The Internet Archive's Wayback Machine has captured ~900B+ web pages since 1996. The CDX server API indexes those captures by URL, timestamp, and content hash. Free, anonymous, no auth.

2. Access Methods

CDX server: https://web.archive.org/cdx/search/cdx
Wayback URL: https://web.archive.org/web/<timestamp>/<url>
Save Page Now (write): https://web.archive.org/save/<url> (different API)
Auth: None
Rate limit: Generous; be polite (~1 req/s)

3. Data Schema

Key fields emitted by fetch_wayback.py:

Column	Type	Description
`url`	str	Original URL captured
`timestamp`	str	YYYYMMDDHHMMSS (CDX format)
`wayback_url`	str	Direct replay URL
`mimetype`	str	Content-type at capture
`status`	str	HTTP status (typically 200)
`digest`	str	SHA1 of capture content (collapse-friendly)
`length`	str	Byte length of capture

4. Coverage

1996 → present
~900B+ captures across ~700M domains
Updated continuously by automated crawls + manual saves
Some domains have aggressive coverage (news), others sparse (private)

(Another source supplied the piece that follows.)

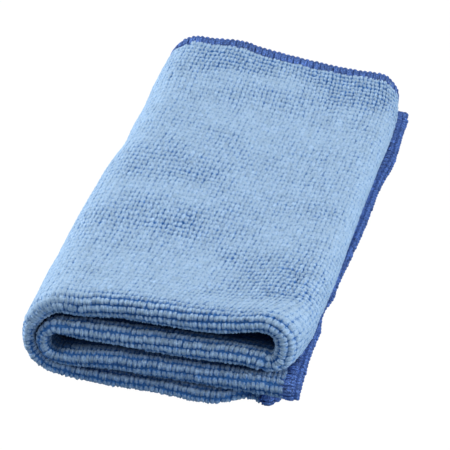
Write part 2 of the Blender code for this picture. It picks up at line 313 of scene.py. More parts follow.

5. Cross-Reference Potential

Wikipedia ↔ Reverse-lookup pages cited as references that have since disappeared
News URLs ↔ Original article content when present-day URLs 404
Corporate websites ↔ Historical "About" pages, executive bios that have been scrubbed

The Wayback CDX is most useful as a content-recovery layer when other sources point to URLs that no longer exist.

6. Data Quality

robots.txt-blocked domains may have spotty or no coverage
Captures vary in completeness (HTML may be saved without CSS/JS)
Some content is excluded by domain owner request (DMCA, etc.)
Coverage of "deep links" (URLs with query strings) is uneven
Time resolution is per-capture, not continuous — gaps are common

7. Acquisition Script

Path: scripts/fetch_wayback.py

bash

# All captures of a specific URL
python3 SKILL_DIR/scripts/fetch_wayback.py --url "https://example.com/page" \
    --out data/wb.csv

# All captures of a host
python3 SKILL_DIR/scripts/fetch_wayback.py --url "example.com" \
    --match host --out data/wb.csv

# All captures of a domain + subdomains
python3 SKILL_DIR/scripts/fetch_wayback.py --url "example.com" \
    --match domain --out data/wb.csv

# Only unique-content captures within a date window
python3 SKILL_DIR/scripts/fetch_wayback.py --url "example.com" \
    --match host --collapse digest \
    --from-date 2020-01-01 --to-date 2023-12-31 \
    --out data/wb.csv

8. Legal & Licensing

Internet Archive captures are made under fair-use research provisions
Replay URLs are stable references — citing them is encouraged
Internet Archive non-profit terms of use govern content
Some content is rights-restricted; replay may be blocked even if the CDX entry shows it as captured

9. References

CDX server docs: https://github.com/internetarchive/wayback/blob/master/wayback-cdx-server/README.md
Wayback API: https://archive.org/help/wayback_api.php
Internet Archive: https://archive.org/